**Short exercise**
Only lines holding the string "that" are wanted; copy each one from the material.

**Stored data**
------------
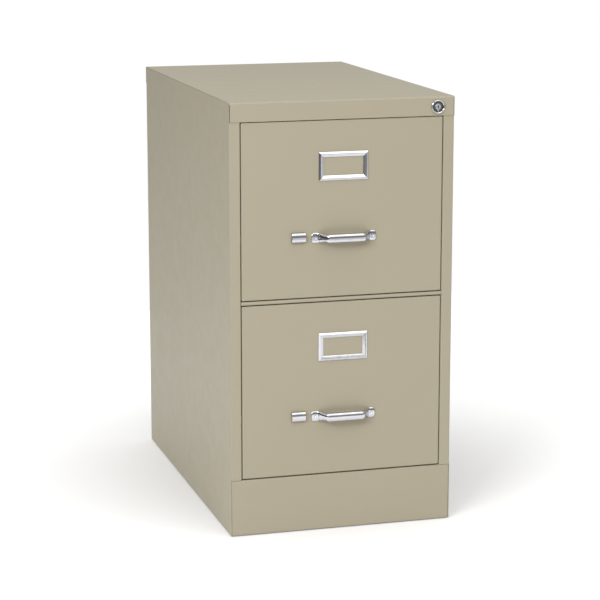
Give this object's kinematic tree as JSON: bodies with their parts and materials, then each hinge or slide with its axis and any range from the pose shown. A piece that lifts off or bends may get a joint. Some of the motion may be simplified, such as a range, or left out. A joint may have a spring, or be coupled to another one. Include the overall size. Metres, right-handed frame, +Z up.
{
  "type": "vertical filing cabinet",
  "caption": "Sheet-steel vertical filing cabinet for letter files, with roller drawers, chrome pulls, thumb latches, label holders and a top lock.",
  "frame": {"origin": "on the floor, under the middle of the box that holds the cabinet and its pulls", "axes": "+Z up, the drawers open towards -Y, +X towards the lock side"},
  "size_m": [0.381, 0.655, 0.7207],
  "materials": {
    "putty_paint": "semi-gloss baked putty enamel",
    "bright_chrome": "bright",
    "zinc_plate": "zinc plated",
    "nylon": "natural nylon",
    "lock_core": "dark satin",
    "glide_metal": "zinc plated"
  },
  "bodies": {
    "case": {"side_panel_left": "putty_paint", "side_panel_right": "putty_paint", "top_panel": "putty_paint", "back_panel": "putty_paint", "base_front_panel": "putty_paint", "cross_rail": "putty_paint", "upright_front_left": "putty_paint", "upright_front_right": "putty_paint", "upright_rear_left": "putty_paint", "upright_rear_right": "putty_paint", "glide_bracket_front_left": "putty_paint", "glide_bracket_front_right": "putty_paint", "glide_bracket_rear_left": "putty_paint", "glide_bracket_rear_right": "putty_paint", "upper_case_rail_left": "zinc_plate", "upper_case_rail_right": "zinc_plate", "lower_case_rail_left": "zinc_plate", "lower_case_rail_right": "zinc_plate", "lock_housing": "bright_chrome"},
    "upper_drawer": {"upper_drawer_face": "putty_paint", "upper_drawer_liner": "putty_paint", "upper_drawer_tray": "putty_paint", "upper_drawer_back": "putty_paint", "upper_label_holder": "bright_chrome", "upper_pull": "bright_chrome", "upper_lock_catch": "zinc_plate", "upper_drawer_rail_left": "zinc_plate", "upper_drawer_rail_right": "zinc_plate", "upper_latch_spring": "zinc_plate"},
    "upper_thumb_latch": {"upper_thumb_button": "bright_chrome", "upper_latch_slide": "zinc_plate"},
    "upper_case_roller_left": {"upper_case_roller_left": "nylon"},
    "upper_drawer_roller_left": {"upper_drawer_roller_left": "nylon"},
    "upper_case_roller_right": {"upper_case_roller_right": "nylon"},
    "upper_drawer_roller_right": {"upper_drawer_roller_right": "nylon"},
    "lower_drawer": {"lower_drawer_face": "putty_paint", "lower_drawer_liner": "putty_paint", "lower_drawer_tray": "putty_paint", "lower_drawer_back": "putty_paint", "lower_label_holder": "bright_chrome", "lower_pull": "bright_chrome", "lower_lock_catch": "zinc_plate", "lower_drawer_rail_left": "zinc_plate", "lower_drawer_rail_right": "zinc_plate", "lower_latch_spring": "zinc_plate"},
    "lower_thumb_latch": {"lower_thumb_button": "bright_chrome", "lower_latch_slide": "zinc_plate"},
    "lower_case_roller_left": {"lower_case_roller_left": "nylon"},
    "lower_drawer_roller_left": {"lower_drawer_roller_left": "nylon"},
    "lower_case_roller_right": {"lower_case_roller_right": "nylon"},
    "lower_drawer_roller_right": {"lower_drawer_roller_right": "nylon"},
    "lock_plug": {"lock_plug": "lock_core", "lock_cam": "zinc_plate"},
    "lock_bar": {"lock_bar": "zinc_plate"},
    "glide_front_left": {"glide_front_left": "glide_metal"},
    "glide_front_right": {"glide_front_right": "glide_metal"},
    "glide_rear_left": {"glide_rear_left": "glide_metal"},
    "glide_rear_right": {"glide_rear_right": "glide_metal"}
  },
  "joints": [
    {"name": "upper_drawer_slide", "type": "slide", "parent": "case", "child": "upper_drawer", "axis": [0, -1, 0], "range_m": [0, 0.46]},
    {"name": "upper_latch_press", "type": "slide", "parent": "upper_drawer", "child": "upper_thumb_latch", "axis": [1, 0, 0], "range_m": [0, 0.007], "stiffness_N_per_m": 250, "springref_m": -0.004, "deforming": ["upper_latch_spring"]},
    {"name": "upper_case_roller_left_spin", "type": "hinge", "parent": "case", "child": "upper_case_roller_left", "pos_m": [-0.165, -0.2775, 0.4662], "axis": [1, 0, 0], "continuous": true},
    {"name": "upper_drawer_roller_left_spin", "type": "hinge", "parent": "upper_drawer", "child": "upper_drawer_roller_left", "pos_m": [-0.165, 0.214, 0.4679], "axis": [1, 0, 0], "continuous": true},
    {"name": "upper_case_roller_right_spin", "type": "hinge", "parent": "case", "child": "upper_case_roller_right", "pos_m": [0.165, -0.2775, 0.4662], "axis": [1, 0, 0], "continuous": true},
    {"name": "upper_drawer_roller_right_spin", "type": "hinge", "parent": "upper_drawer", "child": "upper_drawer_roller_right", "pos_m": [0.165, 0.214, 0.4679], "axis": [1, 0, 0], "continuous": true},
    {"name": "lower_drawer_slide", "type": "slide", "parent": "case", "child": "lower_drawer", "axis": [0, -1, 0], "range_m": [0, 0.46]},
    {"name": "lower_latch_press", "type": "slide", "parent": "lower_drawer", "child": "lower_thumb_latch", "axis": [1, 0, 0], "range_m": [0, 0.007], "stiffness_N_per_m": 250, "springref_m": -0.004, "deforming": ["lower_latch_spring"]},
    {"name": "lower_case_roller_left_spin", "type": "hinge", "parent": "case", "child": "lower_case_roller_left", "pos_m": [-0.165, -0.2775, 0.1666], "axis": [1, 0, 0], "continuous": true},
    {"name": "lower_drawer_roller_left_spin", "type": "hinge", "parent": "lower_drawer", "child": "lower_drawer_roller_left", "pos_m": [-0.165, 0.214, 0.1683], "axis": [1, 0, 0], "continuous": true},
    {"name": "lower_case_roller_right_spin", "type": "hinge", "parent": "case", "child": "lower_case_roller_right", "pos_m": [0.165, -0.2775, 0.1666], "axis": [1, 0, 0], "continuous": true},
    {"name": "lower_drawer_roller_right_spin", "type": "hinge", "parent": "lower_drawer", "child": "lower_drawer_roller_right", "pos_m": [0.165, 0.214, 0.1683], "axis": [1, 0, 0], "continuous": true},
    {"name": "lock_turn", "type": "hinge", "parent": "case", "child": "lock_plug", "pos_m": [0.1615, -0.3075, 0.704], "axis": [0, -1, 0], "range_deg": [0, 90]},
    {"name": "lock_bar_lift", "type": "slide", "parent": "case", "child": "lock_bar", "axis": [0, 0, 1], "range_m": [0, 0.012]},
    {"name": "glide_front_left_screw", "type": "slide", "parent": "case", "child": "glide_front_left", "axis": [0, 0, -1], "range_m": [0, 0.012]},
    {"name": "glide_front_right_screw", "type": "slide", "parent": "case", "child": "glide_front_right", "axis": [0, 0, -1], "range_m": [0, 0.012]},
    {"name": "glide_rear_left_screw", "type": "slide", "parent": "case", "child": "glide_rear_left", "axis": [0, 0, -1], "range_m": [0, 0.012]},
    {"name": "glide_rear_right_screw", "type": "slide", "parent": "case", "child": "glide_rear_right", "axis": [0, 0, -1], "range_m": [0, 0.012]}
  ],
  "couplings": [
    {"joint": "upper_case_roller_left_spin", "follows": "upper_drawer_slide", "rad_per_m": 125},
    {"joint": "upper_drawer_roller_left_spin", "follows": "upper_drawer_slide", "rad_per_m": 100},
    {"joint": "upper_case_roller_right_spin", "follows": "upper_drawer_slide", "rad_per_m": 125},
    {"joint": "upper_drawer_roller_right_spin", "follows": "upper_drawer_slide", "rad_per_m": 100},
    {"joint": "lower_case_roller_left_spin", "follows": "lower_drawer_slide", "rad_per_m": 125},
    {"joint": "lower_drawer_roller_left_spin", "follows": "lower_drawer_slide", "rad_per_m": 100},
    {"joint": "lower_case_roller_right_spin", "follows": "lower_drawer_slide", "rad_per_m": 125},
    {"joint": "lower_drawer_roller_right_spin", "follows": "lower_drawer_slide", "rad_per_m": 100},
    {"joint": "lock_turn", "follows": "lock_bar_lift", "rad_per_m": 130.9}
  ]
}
------------
**Response to this task**
Give this object's kinematic tree as JSON: bodies with their parts and materials, then each hinge or slide with its axis and any range from the pose shown. A piece that lifts off or bends may get a joint. Some of the motion may be simplified, such as a range, or left out. A joint may have a spring, or be coupled to another one. Include the overall size. Metres, right-handed frame, +Z up.
  "frame": {"origin": "on the floor, under the middle of the box that holds the cabinet and its pulls", "axes": "+Z up, the drawers open towards -Y, +X towards the lock side"},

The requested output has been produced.